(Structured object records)
+ + +
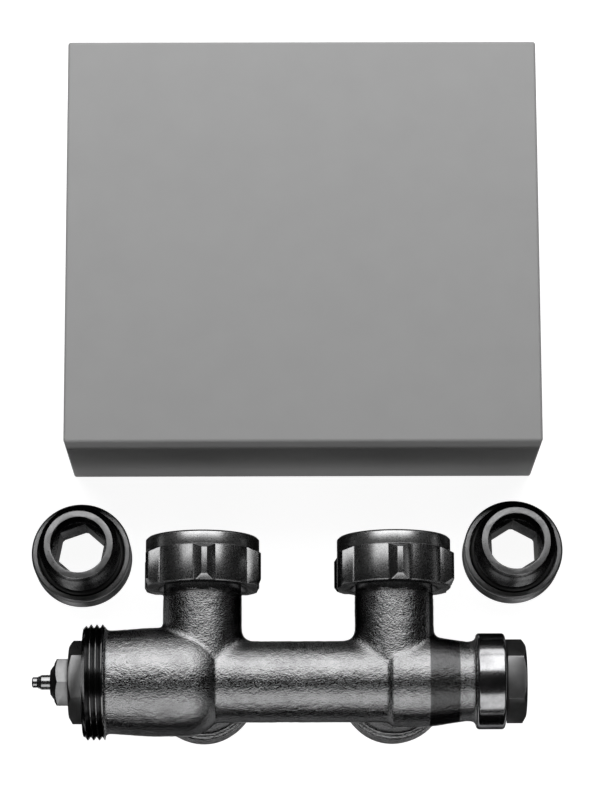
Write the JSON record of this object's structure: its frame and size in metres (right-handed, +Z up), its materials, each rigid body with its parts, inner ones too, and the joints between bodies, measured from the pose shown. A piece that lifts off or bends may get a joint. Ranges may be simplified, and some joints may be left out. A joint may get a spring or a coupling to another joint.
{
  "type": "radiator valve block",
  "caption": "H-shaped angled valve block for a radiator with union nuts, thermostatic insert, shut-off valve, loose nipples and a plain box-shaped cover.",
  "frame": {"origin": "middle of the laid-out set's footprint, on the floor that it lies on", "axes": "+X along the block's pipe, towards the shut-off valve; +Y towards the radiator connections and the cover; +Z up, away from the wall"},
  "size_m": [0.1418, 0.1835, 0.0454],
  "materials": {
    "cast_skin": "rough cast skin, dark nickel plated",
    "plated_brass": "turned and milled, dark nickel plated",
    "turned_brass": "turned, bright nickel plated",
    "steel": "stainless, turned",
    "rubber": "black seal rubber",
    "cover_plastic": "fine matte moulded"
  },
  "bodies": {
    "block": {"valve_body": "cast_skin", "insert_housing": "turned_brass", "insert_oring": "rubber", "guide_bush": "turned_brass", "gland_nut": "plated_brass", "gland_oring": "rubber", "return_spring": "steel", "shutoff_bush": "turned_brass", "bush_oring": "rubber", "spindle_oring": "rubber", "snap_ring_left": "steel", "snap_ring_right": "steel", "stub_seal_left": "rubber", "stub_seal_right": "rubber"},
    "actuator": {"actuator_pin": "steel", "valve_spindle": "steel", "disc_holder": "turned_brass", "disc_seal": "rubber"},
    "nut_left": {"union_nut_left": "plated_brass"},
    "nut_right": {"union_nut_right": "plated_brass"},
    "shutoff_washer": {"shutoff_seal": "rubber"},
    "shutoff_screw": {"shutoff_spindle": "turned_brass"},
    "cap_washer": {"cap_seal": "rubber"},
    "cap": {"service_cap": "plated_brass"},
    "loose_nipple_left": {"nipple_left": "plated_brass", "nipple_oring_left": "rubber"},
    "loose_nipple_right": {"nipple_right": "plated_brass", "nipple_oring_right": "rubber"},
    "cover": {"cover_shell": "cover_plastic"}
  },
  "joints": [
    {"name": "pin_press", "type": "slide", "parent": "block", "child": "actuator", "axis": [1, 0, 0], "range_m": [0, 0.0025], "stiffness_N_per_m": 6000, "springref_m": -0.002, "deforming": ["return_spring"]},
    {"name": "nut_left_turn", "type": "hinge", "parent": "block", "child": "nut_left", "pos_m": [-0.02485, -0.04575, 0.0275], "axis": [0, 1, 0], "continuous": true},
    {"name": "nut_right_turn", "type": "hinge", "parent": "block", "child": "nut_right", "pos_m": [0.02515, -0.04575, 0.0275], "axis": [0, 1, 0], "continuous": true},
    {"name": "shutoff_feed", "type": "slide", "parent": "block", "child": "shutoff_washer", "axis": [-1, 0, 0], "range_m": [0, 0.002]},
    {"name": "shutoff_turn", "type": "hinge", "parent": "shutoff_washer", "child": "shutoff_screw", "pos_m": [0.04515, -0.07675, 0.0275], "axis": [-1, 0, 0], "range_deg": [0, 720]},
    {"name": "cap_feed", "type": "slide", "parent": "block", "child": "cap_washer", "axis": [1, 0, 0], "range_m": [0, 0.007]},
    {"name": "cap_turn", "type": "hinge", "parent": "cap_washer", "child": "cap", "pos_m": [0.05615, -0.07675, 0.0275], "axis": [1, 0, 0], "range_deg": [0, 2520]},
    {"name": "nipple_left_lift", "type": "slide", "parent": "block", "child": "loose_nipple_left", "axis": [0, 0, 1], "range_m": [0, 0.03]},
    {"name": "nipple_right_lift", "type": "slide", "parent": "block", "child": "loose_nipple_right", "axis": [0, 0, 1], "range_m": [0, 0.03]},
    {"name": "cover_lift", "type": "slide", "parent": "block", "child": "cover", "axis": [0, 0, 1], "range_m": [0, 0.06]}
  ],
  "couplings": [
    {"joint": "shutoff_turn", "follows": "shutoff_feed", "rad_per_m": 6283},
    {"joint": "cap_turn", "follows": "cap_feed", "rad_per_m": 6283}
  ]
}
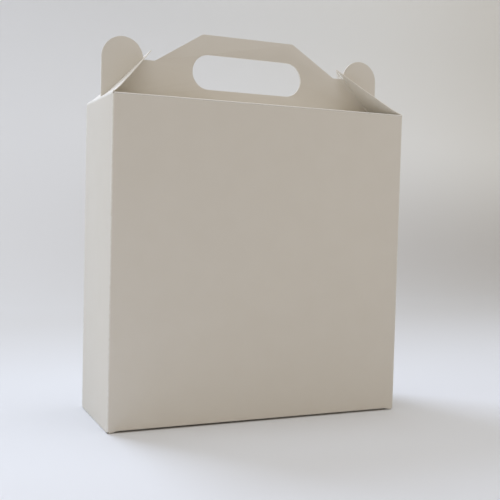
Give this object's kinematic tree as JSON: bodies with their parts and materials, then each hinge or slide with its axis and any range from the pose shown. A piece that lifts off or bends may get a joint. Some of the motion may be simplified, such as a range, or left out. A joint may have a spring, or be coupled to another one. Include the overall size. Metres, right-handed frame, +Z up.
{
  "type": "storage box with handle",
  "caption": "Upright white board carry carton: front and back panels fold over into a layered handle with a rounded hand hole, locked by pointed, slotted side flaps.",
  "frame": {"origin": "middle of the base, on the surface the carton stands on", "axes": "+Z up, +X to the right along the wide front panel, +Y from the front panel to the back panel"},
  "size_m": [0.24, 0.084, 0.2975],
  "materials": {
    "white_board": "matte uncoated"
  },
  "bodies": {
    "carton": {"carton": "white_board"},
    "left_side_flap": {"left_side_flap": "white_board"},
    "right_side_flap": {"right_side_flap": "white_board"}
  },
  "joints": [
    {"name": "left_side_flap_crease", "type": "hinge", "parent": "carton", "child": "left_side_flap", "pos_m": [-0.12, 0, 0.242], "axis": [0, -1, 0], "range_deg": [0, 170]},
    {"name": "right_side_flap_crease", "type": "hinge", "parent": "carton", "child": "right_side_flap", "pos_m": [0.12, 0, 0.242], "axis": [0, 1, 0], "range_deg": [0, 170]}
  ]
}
+ + +
## Exercise aim
Write out all the lines again, exactly as they are.

## Solution for this problem
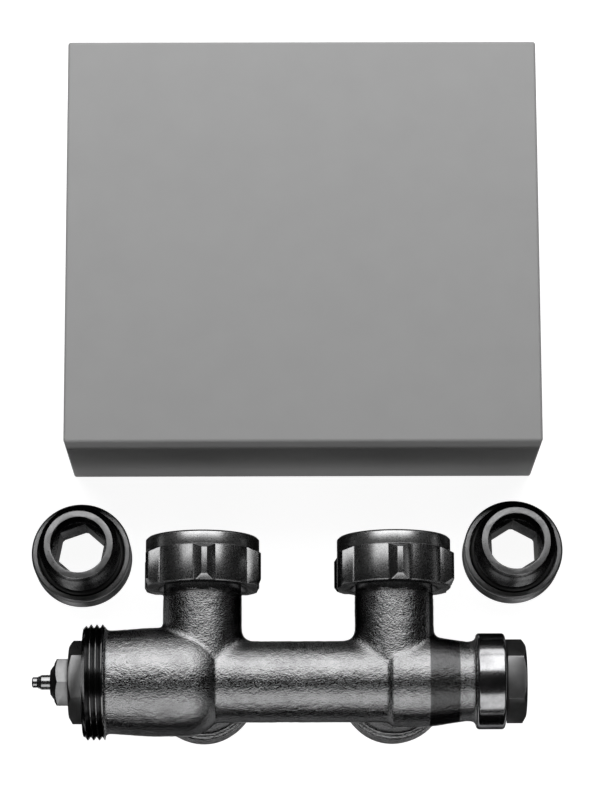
Write the JSON record of this object's structure: its frame and size in metres (right-handed, +Z up), its materials, each rigid body with its parts, inner ones too, and the joints between bodies, measured from the pose shown. A piece that lifts off or bends may get a joint. Ranges may be simplified, and some joints may be left out. A joint may get a spring or a coupling to another joint.
{
  "type": "radiator valve block",
  "caption": "H-shaped angled valve block for a radiator with union nuts, thermostatic insert, shut-off valve, loose nipples and a plain box-shaped cover.",
  "frame": {"origin": "middle of the laid-out set's footprint, on the floor that it lies on", "axes": "+X along the block's pipe, towards the shut-off valve; +Y towards the radiator connections and the cover; +Z up, away from the wall"},
  "size_m": [0.1418, 0.1835, 0.0454],
  "materials": {
    "cast_skin": "rough cast skin, dark nickel plated",
    "plated_brass": "turned and milled, dark nickel plated",
    "turned_brass": "turned, bright nickel plated",
    "steel": "stainless, turned",
    "rubber": "black seal rubber",
    "cover_plastic": "fine matte moulded"
  },
  "bodies": {
    "block": {"valve_body": "cast_skin", "insert_housing": "turned_brass", "insert_oring": "rubber", "guide_bush": "turned_brass", "gland_nut": "plated_brass", "gland_oring": "rubber", "return_spring": "steel", "shutoff_bush": "turned_brass", "bush_oring": "rubber", "spindle_oring": "rubber", "snap_ring_left": "steel", "snap_ring_right": "steel", "stub_seal_left": "rubber", "stub_seal_right": "rubber"},
    "actuator": {"actuator_pin": "steel", "valve_spindle": "steel", "disc_holder": "turned_brass", "disc_seal": "rubber"},
    "nut_left": {"union_nut_left": "plated_brass"},
    "nut_right": {"union_nut_right": "plated_brass"},
    "shutoff_washer": {"shutoff_seal": "rubber"},
    "shutoff_screw": {"shutoff_spindle": "turned_brass"},
    "cap_washer": {"cap_seal": "rubber"},
    "cap": {"service_cap": "plated_brass"},
    "loose_nipple_left": {"nipple_left": "plated_brass", "nipple_oring_left": "rubber"},
    "loose_nipple_right": {"nipple_right": "plated_brass", "nipple_oring_right": "rubber"},
    "cover": {"cover_shell": "cover_plastic"}
  },
  "joints": [
    {"name": "pin_press", "type": "slide", "parent": "block", "child": "actuator", "axis": [1, 0, 0], "range_m": [0, 0.0025], "stiffness_N_per_m": 6000, "springref_m": -0.002, "deforming": ["return_spring"]},
    {"name": "nut_left_turn", "type": "hinge", "parent": "block", "child": "nut_left", "pos_m": [-0.02485, -0.04575, 0.0275], "axis": [0, 1, 0], "continuous": true},
    {"name": "nut_right_turn", "type": "hinge", "parent": "block", "child": "nut_right", "pos_m": [0.02515, -0.04575, 0.0275], "axis": [0, 1, 0], "continuous": true},
    {"name": "shutoff_feed", "type": "slide", "parent": "block", "child": "shutoff_washer", "axis": [-1, 0, 0], "range_m": [0, 0.002]},
    {"name": "shutoff_turn", "type": "hinge", "parent": "shutoff_washer", "child": "shutoff_screw", "pos_m": [0.04515, -0.07675, 0.0275], "axis": [-1, 0, 0], "range_deg": [0, 720]},
    {"name": "cap_feed", "type": "slide", "parent": "block", "child": "cap_washer", "axis": [1, 0, 0], "range_m": [0, 0.007]},
    {"name": "cap_turn", "type": "hinge", "parent": "cap_washer", "child": "cap", "pos_m": [0.05615, -0.07675, 0.0275], "axis": [1, 0, 0], "range_deg": [0, 2520]},
    {"name": "nipple_left_lift", "type": "slide", "parent": "block", "child": "loose_nipple_left", "axis": [0, 0, 1], "range_m": [0, 0.03]},
    {"name": "nipple_right_lift", "type": "slide", "parent": "block", "child": "loose_nipple_right", "axis": [0, 0, 1], "range_m": [0, 0.03]},
    {"name": "cover_lift", "type": "slide", "parent": "block", "child": "cover", "axis": [0, 0, 1], "range_m": [0, 0.06]}
  ],
  "couplings": [
    {"joint": "shutoff_turn", "follows": "shutoff_feed", "rad_per_m": 6283},
    {"joint": "cap_turn", "follows": "cap_feed", "rad_per_m": 6283}
  ]
}
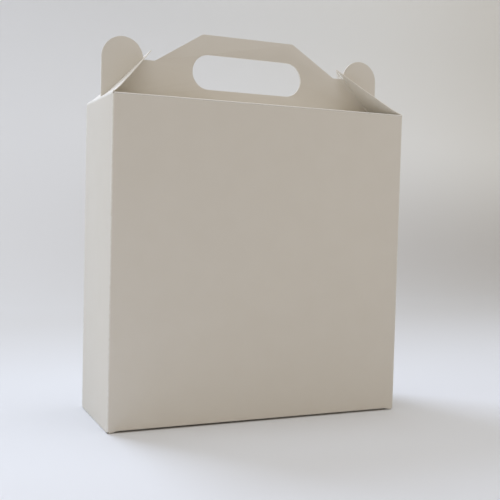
Give this object's kinematic tree as JSON: bodies with their parts and materials, then each hinge or slide with its axis and any range from the pose shown. A piece that lifts off or bends may get a joint. Some of the motion may be simplified, such as a range, or left out. A joint may have a spring, or be coupled to another one. Include the overall size. Metres, right-handed frame, +Z up.
{
  "type": "storage box with handle",
  "caption": "Upright white board carry carton: front and back panels fold over into a layered handle with a rounded hand hole, locked by pointed, slotted side flaps.",
  "frame": {"origin": "middle of the base, on the surface the carton stands on", "axes": "+Z up, +X to the right along the wide front panel, +Y from the front panel to the back panel"},
  "size_m": [0.24, 0.084, 0.2975],
  "materials": {
    "white_board": "matte uncoated"
  },
  "bodies": {
    "carton": {"carton": "white_board"},
    "left_side_flap": {"left_side_flap": "white_board"},
    "right_side_flap": {"right_side_flap": "white_board"}
  },
  "joints": [
    {"name": "left_side_flap_crease", "type": "hinge", "parent": "carton", "child": "left_side_flap", "pos_m": [-0.12, 0, 0.242], "axis": [0, -1, 0], "range_deg": [0, 170]},
    {"name": "right_side_flap_crease", "type": "hinge", "parent": "carton", "child": "right_side_flap", "pos_m": [0.12, 0, 0.242], "axis": [0, 1, 0], "range_deg": [0, 170]}
  ]
}